Ingrid Power Holdings Inc., a joint venture of ACEN Corp. and Axia Power Holdings Philippines Corp., plans to put up a 270-megawatt battery energy storage system in Barangay Malaya, Pililla, Rizal that will cost nearly P7 billion.
IPHI said in a report to the Department of Environment and Natural Resources the project would address the need for energy storage systems to handle the ancillary or reserve requirement of the power grid.
It said the Pililla BESS would be operated with energy time-shifting or energy arbitrage as its primary function.
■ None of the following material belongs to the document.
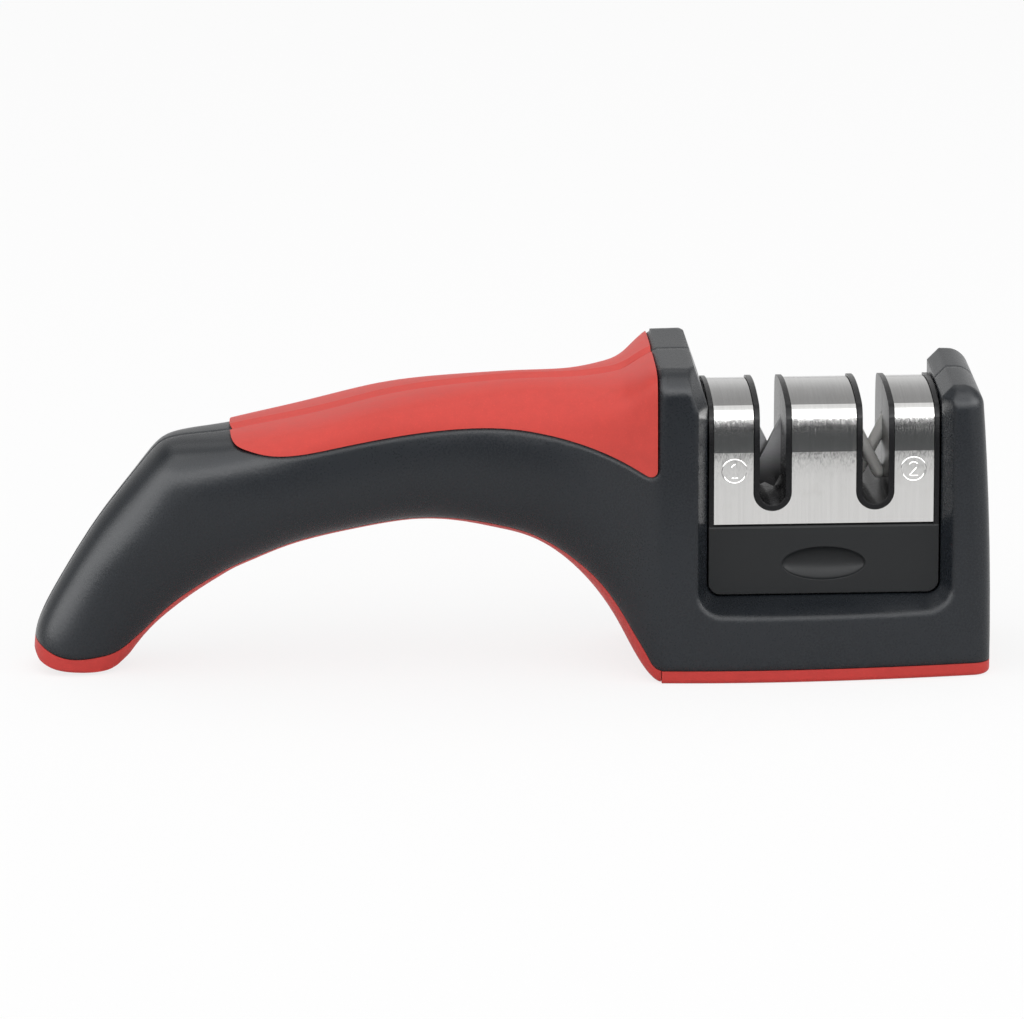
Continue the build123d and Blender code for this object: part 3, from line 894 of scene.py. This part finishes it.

The plant will charge from the grid when there is excess energy and electricity marginal prices are low.
The stored energy will then be discharged and sold to the grid during high-power demand and high electricity market prices.
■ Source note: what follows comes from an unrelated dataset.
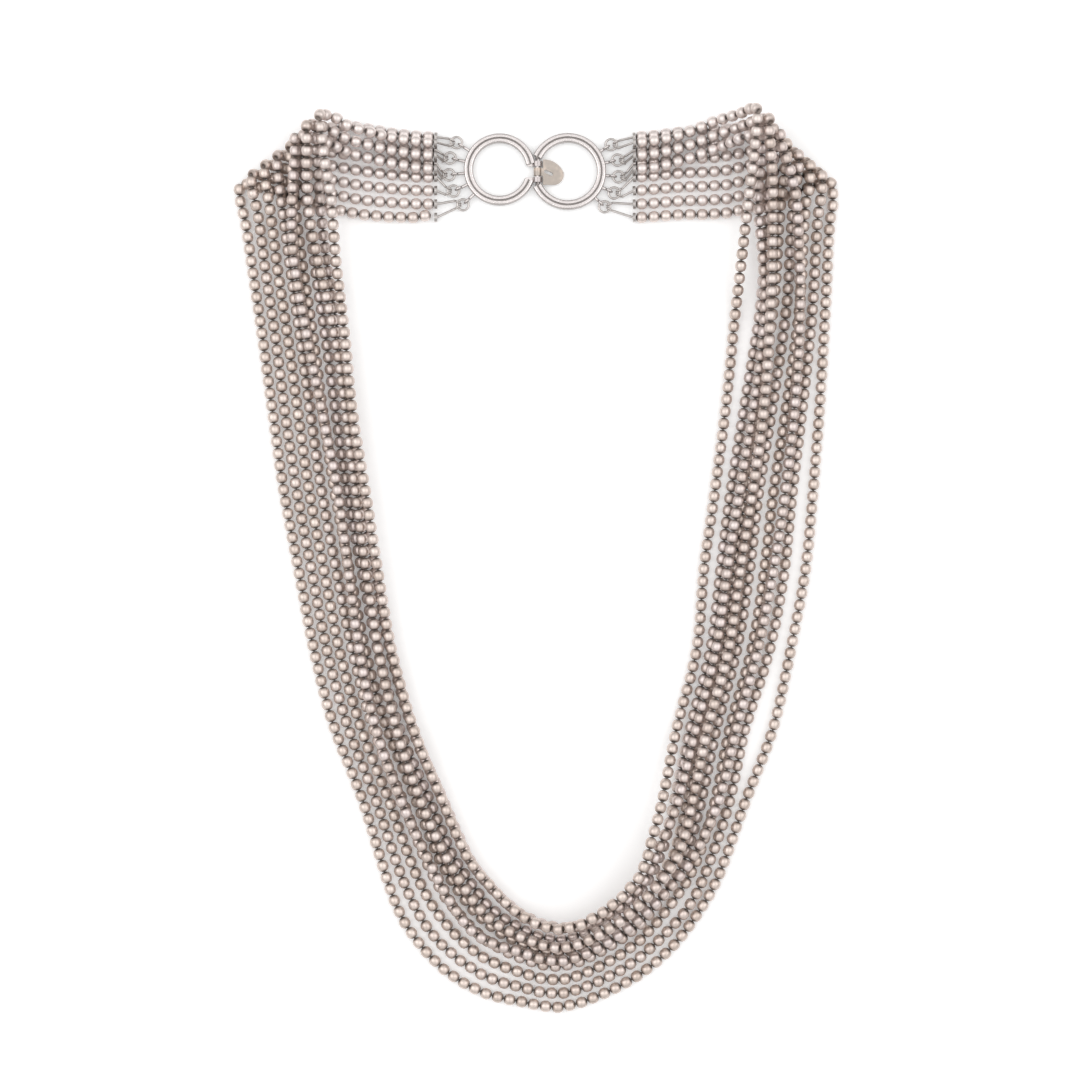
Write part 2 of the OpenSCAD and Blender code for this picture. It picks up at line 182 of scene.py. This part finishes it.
beadFinish = {
    "tone": (0.79, 0.68, 0.60),  # warm satin silver
    "cool": (0.74, 0.65, 0.635),  # strands that look cooler
    "bright": (0.85, 0.775, 0.75),  # painted light: the rows beside the clasp, brighter as they take more light
    "dull": (0.57, 0.47, 0.41),  # the duller beads
    "gap": (0.12, 0.085, 0.065),  # painted shade where the beads touch, round the holes
    "rough": 0.3,
    "metal": 0.82,
    "cloudScale": 900,
    "satinScale": 6500,
    "gapFrom": 0.55,  # share of the bead's half length where the painted shade starts
    "gapSlope": 2.3,
    "gapDepth": 0.8,
    "gapLessOnRows": 0.4,  # how much less painted shade the rows beside the clasp have, under their painted light
    "gapRough": 0.2,
    "dullByDraw": 0.55,  # how far a bead's own draw dulls it
    "dullByCloud": 0.35,
    "rowLightShare": 0.7,
    "cloudRough": 0.12,
    "satinStrength": 0.18,
    "satinDepth": 0.04 * mm,
}


# Satin silver: each bead and strand a little different, painted shade towards the holes where the
# beads touch, painted light on the rows beside the clasp
def makeBeadSilver(s):
    material, w, shader = newMaterial("beadSilver")
    tone = attribute(w, "beadTone")
    end = attribute(w, "beadEnd")
    hue = attribute(w, "strandHue")
    rowLight = attribute(w, "beadRowLight")
    cloud = noise(w, s["cloudScale"], 3)
    satin = noise(w, s["satinScale"], 2)
    silver = blendTones(w, hue, solid(s["tone"]), solid(s["cool"]))
    dulled = tone * s["dullByDraw"] + cloud * s["dullByCloud"]
    color = blendTones(w, dulled, silver, solid(s["dull"]))
    # painted light: the rows beside the clasp are blended towards a brighter silver
    color = blendTones(w, rowLight * s["rowLightShare"], color, solid(s["bright"]))
    # painted shade: a darker tone towards each bead's holes, where its neighbours touch it
    dark = held(w, (end - s["gapFrom"]) * s["gapSlope"])
    gapShade = dark * (s["gapDepth"] - rowLight * s["gapLessOnRows"])
    color = blendTones(w, gapShade, color, solid(s["gap"]))
    feed(w, shader, color=color, metal=s["metal"],
         rough=s["rough"] + cloud * s["cloudRough"] + dark * s["gapRough"],
         normal=bump(w, satin, s["satinStrength"], s["satinDepth"]))
    return material


claspFinish = {
    "tone": (0.79, 0.74, 0.73),
    "worn": (0.60, 0.545, 0.53),
    "side": (0.42, 0.39, 0.375),  # painted shade on the upright sides
    "groove": (0.20, 0.18, 0.17),  # darker down in the groove
    "rough": 0.2,
    "grooveHalf": 0.3 * mm,  # each way from the band's middle
    "grooveLow": 1.5 * mm,  # heights that the darker groove colour lies between
    "grooveHigh": 2.1 * mm,
    "bandMiddle": 1.15 * mm,  # from a ring's outer edge
    "edgeDepth": 0.02 * mm,  # what counts as a ring's upper edge
    "hook": (0.40, 0.36, 0.355),  # painted shade on the hooks round the bar
    "hookNear": 0.58 * mm,  # from the bar's axis
    "hookFar": 1.35 * mm,
    "hookSpan": 2.7 * mm,  # each way along the bar
    "barrel": 0.97 * mm,  # radius of the lever's barrel
    "patchScale": 500,
    "patchPower": 2.0,
    "patchRough": 0.14,
    "sideFrom": 0.97,  # faces that point up less than this get painted shade
    "sideSlope": 2.2,
    "hookShare": 0.8,
    "grooveShare": 0.85,
    "grooveRough": 0.25,
    "grainScale": 1900,
    "grainStrength": 0.22,
    "grainDepth": 0.06 * mm,
}


# Bright silver of the rings: worn patches, hammered grain, painted shade on the upright sides and
# on the hooks, and a dark groove round each ring's own middle
def makeClaspSilver(s):
    material, w, shader = newMaterial("claspSilver")
    place = w.node("ShaderNodeTexCoord", out="Object")
    x, y, z = (axisOf(w, place, axis) for axis in "XYZ")
    grooves = None
    for name in ("clasp_ring_left", "clasp_ring_right"):
        middle, radius = ringMiddle(name, s)
        away = w.math("SQRT", (x - middle[0]) ** 2.0 + (y - middle[1]) ** 2.0)
        band = w.math("ABSOLUTE", away - radius) < s["grooveHalf"]
        grooves = band if grooves is None else w.math("MAXIMUM", grooves, band)
    grooves = grooves * (z > s["grooveLow"]) * (z < s["grooveHigh"])
    patches = noise(w, s["patchScale"], 4)
    grain = w.node("ShaderNodeTexVoronoi", {"Vector": place, "Scale": s["grainScale"]},
                   out="Distance")
    color = blendTones(w, patches ** s["patchPower"], solid(s["tone"]), solid(s["worn"]))
    upward = axisOf(w, w.node("ShaderNodeNewGeometry", out="Normal"), "Z")
    # painted shade: faces turned away from straight up are darkened
    sides = held(w, (s["sideFrom"] - upward) * s["sideSlope"])
    color = blendTones(w, sides, color, solid(s["side"]))
    barX, barY, barZ = barMiddle(s["barrel"])
    off = w.math("SQRT", (x - barX) ** 2.0 + (z - barZ) ** 2.0)
    along = w.math("ABSOLUTE", y - barY)
    # painted shade on the hooks that curl round the bar
    hookShade = (off > s["hookNear"]) * (off < s["hookFar"]) * (along < s["hookSpan"])
    color = blendTones(w, hookShade * s["hookShare"], color, solid(s["hook"]))
    color = blendTones(w, grooves * s["grooveShare"], color, solid(s["groove"]))
    feed(w, shader, color=color, metal=1.0,
         rough=s["rough"] + patches * s["patchRough"] + grooves * s["grooveRough"],
         normal=bump(w, grain, s["grainStrength"], s["grainDepth"]))
    return material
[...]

The charging and discharging from the grid will be via the 230-kilovolt Malaya Substation of the National Grid Corp. of the Philippines through a direct connection to the Ingrid Substation.
It will serve as a source of ancillary service for the Luzon grid and improve power quality to help ease the frequency and voltage problems. The project will also provide ancillary service in the form of regulating and contingency reserve to maintain the consistent grid frequency.
IPHI said the project would use lithium-ion battery energy storage systems, which have better ageing and cycle life characteristics and are used mainly for energy time-shifting.
These batteries allow convenient installation and are easily scalable for future expansions. They also have relatively high specific energy, energy density and specific power.
IPHI said this technology is safe to operate and has a minimal environmental impact during construction and operation.
The project will rise on 63,151-square-meters property and will have a service lifetime of 15 years. The proposed project site is owned by Tabangao Realty Inc. and leased by Buendia Christiana Holdings Corp.